The user study showed users prefer mid-range haptic systems. Actuators providing a system resonance in the vicinity of 75 Hz were preferred over systems with higher (107 Hz) or lower (51 Hz) frequencies. It is significant that mid-range system (B) was preferred over the high frequency system (D), as (D) required twice as many haptic module cartridges, and could deliver twice the peak force. This suggests designing for high force at high frequency is not an optimal strategy for inertial drives. When an actuator design purchases high-frequency intensity at the expense of the lower frequencies, as design (D) did, the cost can outweigh the benefit. In post-test comments users observed that the mid-range systems “played all the effects well” while the other two systems, which they had ranked lower, “only played one effect well.” To be ranked highly, systems had to do a good job rendering all of the test frequencies. In light of this feedback, it is probably not sufficient to talk about actuators and handheld haptic devices simply in terms of “g's” of acceleration, although this is a common industry shorthand. A system might provide many g's of acceleration but only at one frequency, as is the case with eccentric mass motors. Even if a system has reasonable bandwidth, it may neglect the intensity of bass gaming effects in order to keep displacements small, which can be a pitfall of using brittle piezoelectric benders. User tests of candidate systems at multiple frequencies proved to be a useful design tool. With system models and simulator hardware, the present inventors could show users the performance envelopes of different designs. Measuring their preferences let one select the haptic module cartridge providing the performance users wanted.

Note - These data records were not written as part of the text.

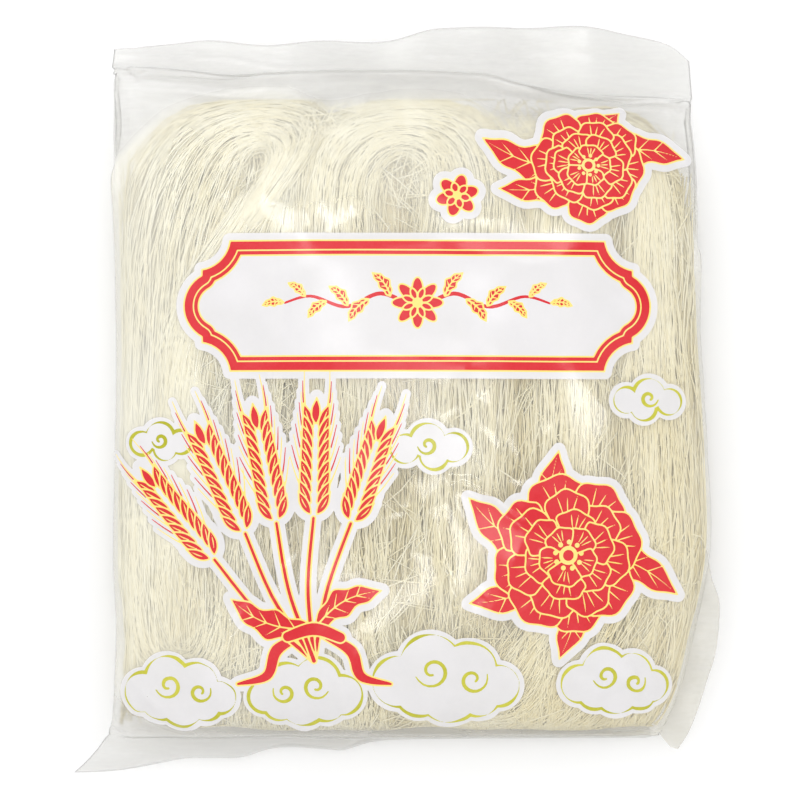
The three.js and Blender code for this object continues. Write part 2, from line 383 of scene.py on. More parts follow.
def film_rest(rows):
    """Where the film's points lie when the tube of film is round and free of creases."""
    around = np.linalg.norm(np.roll(rows, -1, axis=1) - rows, axis=2).sum(axis=1)
    along = np.linalg.norm(np.diff(rows, axis=0), axis=2)
    crown = along[:, HALF_RING // 2][:, None]
    length = along + (crown - along) * SIDES_EVENED
    y = np.concatenate([np.zeros((1, rows.shape[1])), np.cumsum(length, axis=0)]) * SLACK_ALONG
    turn = np.linspace(0, 2 * np.pi, rows.shape[1], endpoint=False)[None, :]
    radius = (around * SLACK_AROUND / (2 * np.pi))[:, None]
    return np.stack([-radius * np.cos(turn), y - y.mean(), radius * np.sin(turn)], axis=2)


def simulate_film(rows):
    """The film's rows after it has settled round the noodles as cloth."""
    count, columns = rows.shape[:2]
    film = sim_object("film_sim", rows.reshape(-1, 3), tube_faces(count, columns, False))
    contents_rows = body_rings(CONTENTS_ROWS, CONTENTS_GAP)
    contents_faces = tube_faces(len(contents_rows), RING)
    contents = sim_object("contents_sim", contents_rows.reshape(-1, 3), contents_faces)
    contents.modifiers.new("Collision", "COLLISION")
    set_all(contents.collision, CONTENTS_TOUCH)
    film.shape_key_add(name="Basis")
    rest = film.shape_key_add(name="Rest")
    rest_points = to_frame(film_rest(rows).reshape(-1, 3)) * SIM_SCALE
    rest.data.foreach_set("co", rest_points.ravel())
    pinned = film.vertex_groups.new(name="seals")
    held = list(range((FLAP_ROWS + 1) * columns))
    held += range((FLAP_ROWS + BODY_ROWS) * columns, count * columns)
    pinned.add(held, 1.0, "REPLACE")
    cloth = film.modifiers.new("Cloth", "CLOTH")
    set_all(cloth.settings, CLOTH)
    cloth.settings.vertex_group_mass = "seals"
    cloth.settings.rest_shape_key = rest
    cloth.settings.effector_weights.gravity = SIM_GRAVITY
    set_all(cloth.collision_settings, CLOTH_TOUCH)
    cloth.point_cache.frame_start, cloth.point_cache.frame_end = 1, SIM_FRAMES
    for step in range(1, SIM_FRAMES + 1):
        bpy.context.scene.frame_set(step)
    dg = bpy.context.evaluated_depsgraph_get()
    settled = film.evaluated_get(dg)
    points = np.empty(len(settled.data.vertices) * 3)
    settled.data.vertices.foreach_get("co", points)
    points = points.reshape(rows.shape) / SIM_SCALE / MM - SHIFT
    moved = points - rows
    far = np.linalg.norm(moved, axis=2, keepdims=True)
    for piece in (film, contents):
        bpy.data.objects.remove(piece)
    bpy.context.scene.frame_set(1)
    return rows + moved * np.minimum(1, MOST_MOVED / np.maximum(far, TINY))


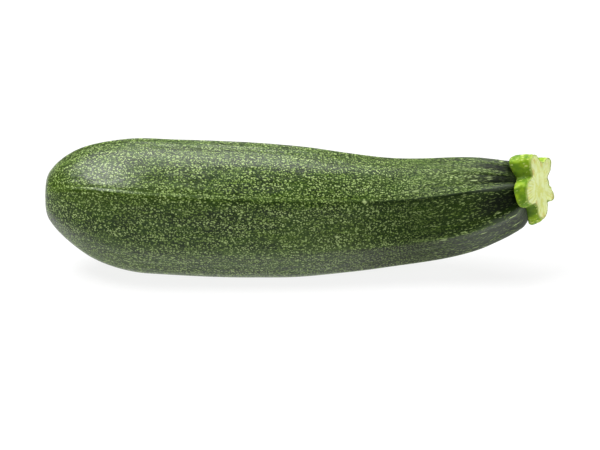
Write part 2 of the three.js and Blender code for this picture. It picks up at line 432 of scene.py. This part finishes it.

The following references may prove useful in providing additional background material: Topi Kaaresoj and Jukka Linjama, Perception of Short Tactile Pulses Generated By A Vibration Motor In A Mobile Phone, Proceedings of the First Joint Eurohaptics Conference and Symposium on Haptic Interfaces for Virtual Environment and Teleoperator Systems 0-7695-2310-2/05 (2005); S. Biggs and R. Hitchcock, Artificial Muscle Actuators For Haptic Displays: System Design To Match The Dynamics And Tactile Sensitivity Of The Human Fingerpad, Proc. SPIE 7642, 764201 (2010); and Hong Z. Tan, Charlotte M. Reed, Lorraine A. Delhome, Nathaniel I. Durlach, and Natasha Wan, Temporal Masking Of Multidimensional Tactual Stimuli, Journal of the Acoustical Society of America, Vol. 114, No. 6, pp. 3295-3308, December 2003. Each of these references is herein incorporated by reference.

Tablet Driving Concepts

FIGS. 22-25 illustrate one embodiment of a haptic actuator 2200 layout for a tablet computer suspended inertia drive system. FIG. 22 is perspective view of the haptic actuator 2200. FIG. 23 is top view of the haptic actuator 2200. FIG. 24 is a side view of the haptic actuator 2200. FIG. 25 is an exploded view of the haptic actuator 2200. With reference to FIGS. 22-25, the haptic actuator 2200 comprises a 2× four-layer, three-bar haptic actuator module, brass mass material ˜20 g, and a mass suspended on sheet metal flexures. This is more clearly illustrated in the exploded view of FIG. 25. Haptic actuator cartridges 2206, 2210 comprising a three-bar haptic actuator are coupled using a stack adhesive 2208. Output bar adhesive 2204 couples the first actuator cartridge 2206 to an inertial mass 2202. A frame adhesive 2212 couples the second actuator cartridge 2210 to a base plate/mass suspension 2214. An FPC connection 2214 is provided between the base plate/mass suspension 2216 and the frame adhesive 2212.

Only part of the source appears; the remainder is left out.